Et le mouvement et la trépidation des muscles chez Hokousaï, s’étend aux vêtements, ainsi que, dans cette aérienne apparition d’un Darma au haut d’un rouleau de papier, et chez lequel, de la courbe de son corps sous sa tête rejetée en arrière, sous ses pieds en retraite, l’envolée derrière lui de sa robe, ressemble à des lanières de fouet.

Et à côté de ces représentations de la force, en sa tourmente musculaire, les jolies images de la grâce des enfants, de la gentillesse éveillée de ces petits Japonais, aux figures rondelettes, aux trois houppes de cheveux sur le front et les tempes. Il y a une charmante planche d’enfants faisant de la musique, une autre délicieuse planche d’enfants jouant à une espèce de jeu de dames ; mais la planche qui est tout à fait un chef-d’œuvre, est la réunion de quatre gamins japonais faisant du trapèze après les traverses d’une barrière, et dont l’un, la tête en bas, a son petit derrière à l’air : un dessin qui est le vrai dessin de la grâce gymnastique.

Une autre composition intéressante, est un gras Hoteï renversé sur le dos, et riant aux larmes, et qui fait danser au haut de ses pieds levés, ainsi que dans la Gimblette de Fragonard, un petit Japonais.
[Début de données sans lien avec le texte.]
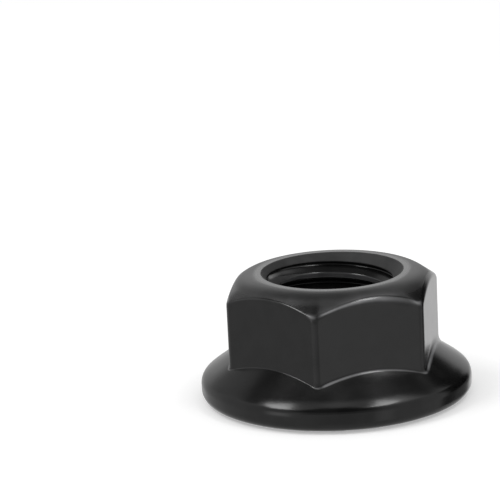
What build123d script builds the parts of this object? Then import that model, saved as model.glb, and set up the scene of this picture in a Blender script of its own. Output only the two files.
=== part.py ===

Au milieu de ces dessins de l’humanité petite ou grande, des croquis d’animaux, comme ces deux grues penchées sur l’eau, comme ce groupe d’une poule et d’un coq, où le croquis n’a jamais été plus loin, par cette connaissance qu’a maintenant Hokousaï, de ce qu’on doit mettre, et de ce qu’on doit omettre dans un dessin, pour que ce dessin ait tout son effet. Et encore des planches de poissons de toutes les formes, au milieu desquels un cuisinier est renversé, cul sur tête, par la décharge d’un poisson électrique.

Et la grandeur et la puissance du dessin du maître, conservées dans des riens, comme une tige d’iris.